Таким образом, скрытые глубины и тайные царства, которые могли подпитывать контркультурные фантазии о конспирологической "системе Мы" (так она названа в "Радуге тяготения"), в мире, описанном в "Вайнленде", почти исчезают. Все оказалось засвеченным (если использовать метафору пленки, которой роман очень созвучен), и как раз в этом контексте мы можем понять, почему такие персонажи, как Френеси и Флэш выходят из подполья, куда ушли в конце 1960-х. Когда Френеси слышит имена, удаленные из компьютерного списка осведомителей, сначала она предполагает, что они либо умерли, либо их заставили исчезнуть, но потом ей приходит в голову, что "может быть, они выбрали другой путь, вышли из подполья, вернулись в мир" (VL, 88).

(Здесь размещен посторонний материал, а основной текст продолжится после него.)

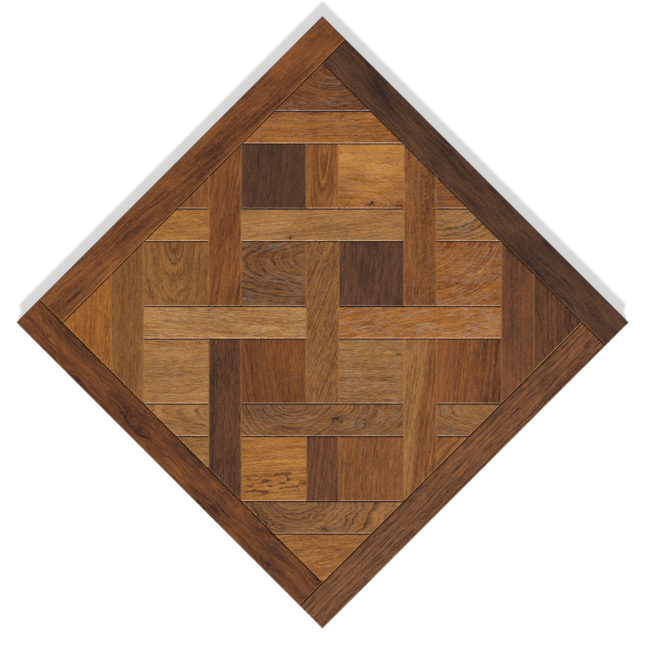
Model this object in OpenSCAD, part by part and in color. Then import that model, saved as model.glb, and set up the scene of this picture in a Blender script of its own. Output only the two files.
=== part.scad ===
// Versailles parquet panel: a square solid-oak floor panel, lying flat.
// Four frame strips in a pinwheel hold a diagonal field of interlaced strips, square blocks
// and triangles. Every joint is a tongue in a groove, and the four outer sides are grooved
// for a loose tongue to the next panel.
// Millimetres. Origin at the middle of the underside, +Z up, the frame along X and Y.
// The field's own axes are u and v, with u towards the south-east corner (+X, -Y) and
// v towards the north-east corner (+X, +Y).

/* [Panel] */
// Width and depth of the square panel
panel_side = 800; // [600:5:1200]
// Thickness of the wood
thickness = 22; // [18:0.5:35]
// Width of the four frame strips
frame_w = 60.6; // [40:0.1:100]
// Width of the strips in the field
strip_w = 60; // [35:0.5:75]
// Bevel round the face of every piece
bevel = 2; // [0.5:0.1:3]

/* [Tongues and grooves] */
// How far a tongue stands out
tongue_l = 6; // [4:0.5:8]
// Thickness of a tongue
tongue_t = 6; // [4:0.5:8]
// Wood above the tongue
face_t = 9; // [7:0.5:14]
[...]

Но еще больше, чем вероятность того, что их друзья бесследно исчезли в репрессивных недрах государственной машины, пугает осознание того, что они могли выбраться из извращенно уютной клоаки наблюдения, возвратившись в пространство абсолютной видимости - и безразличия - "верхнего мира" (VL, 90). Такой подход позволяет сделать вывод о том, что окончательный провал андеграунда 1960-х произошел не из-за конспирологических фантазий на тему апокалипсиса, который предвещала контркультура, а потому, что больше нечего скрывать. Все на виду, и все взаимосвязано - в этих условиях возникает ситуация, когда паранойя в своем обычном смысле парадоксальным образом теряет свою необходимость и в то же время становится как никогда важна. Карикатурное наступление "Вайнленда" на годы президентства Рейгана так же искажено, как и представления о шестидесятых, которые крутятся в головах героев романа. Уже на тот момент, когда "Вайнленд" был опубликован, от него веяло странной ностальгией. Но в то же время роман провидчески отражает масштабную перестройку, которую культура заговора претерпела за последние лет десять. В последней главе настоящего исследования более подробно говорится о том, как ведет себя параноидальный стиль в условиях, когда все становится взаимосвязанным (на эту ситуацию "Вайнленд" начинает намекать), в завершении же этой главы несколько теоретических выводов по поводу эпохи, когда все становится видимым.
Герменевтика подозрения
Хотя и дико раздутое даже по меркам самого Пинчона, выхолащивание паранойи, превращающейся в "Вайнленде" в очевидность, и ее возобновление перед гнетом государства становятся проницательной притчей, рассказывающей о том, как изменилась культура заговора со времен 1960-х. Для бывших радикалов-шестидесятников паранойя становится привычным дедом, и этот описанный в "Вайнленде" итог резонирует с более крупными культурными моделями. Ив Кософски Седжвик, к примеру, пишет о том, как определенная герменевтика подозрения в последнее время становится обычным образом мышления людей. Цель этого анализа в духе Фуко - найти спрятанные в тексте уловки и обнаружить в дискурсе следы насилия. "В мире, где не нужно бредить, чтобы увидеть доказательства систематического угнетения, - предупреждает Седжвик, - теории, выведенные за рамками параноидальной критики, выглядят наивными или угодливыми". В сущности, она говорит о том, что ставшая привычной паранойя превратилась в стандартный метод современной культурной критики. Вместе с тем Седжвик задается вопросом, а не вышла ли разновидность анализа, к появлению которой она ни в коей мере не причастна, за пределы своего использования. Седжвик отмечает, что больше нет нужды прибегать к изощренным формам идеологической детективной работы, чтобы вскрыть злоупотребления властью, которые едва ли еще чувствуют потребность маскироваться и многие из которых - такие, как предложение вновь начать сковывать цепью заключенных на работе в южных штатах, - выставляются напоказ. Как обнаруживают герои "Вайнленда", в условиях насыщенной видимости паранойя становится необходимой и, одновременно, необязательной - настолько предположения о том, что она исчезнет сама по себе, не требуют доказательств.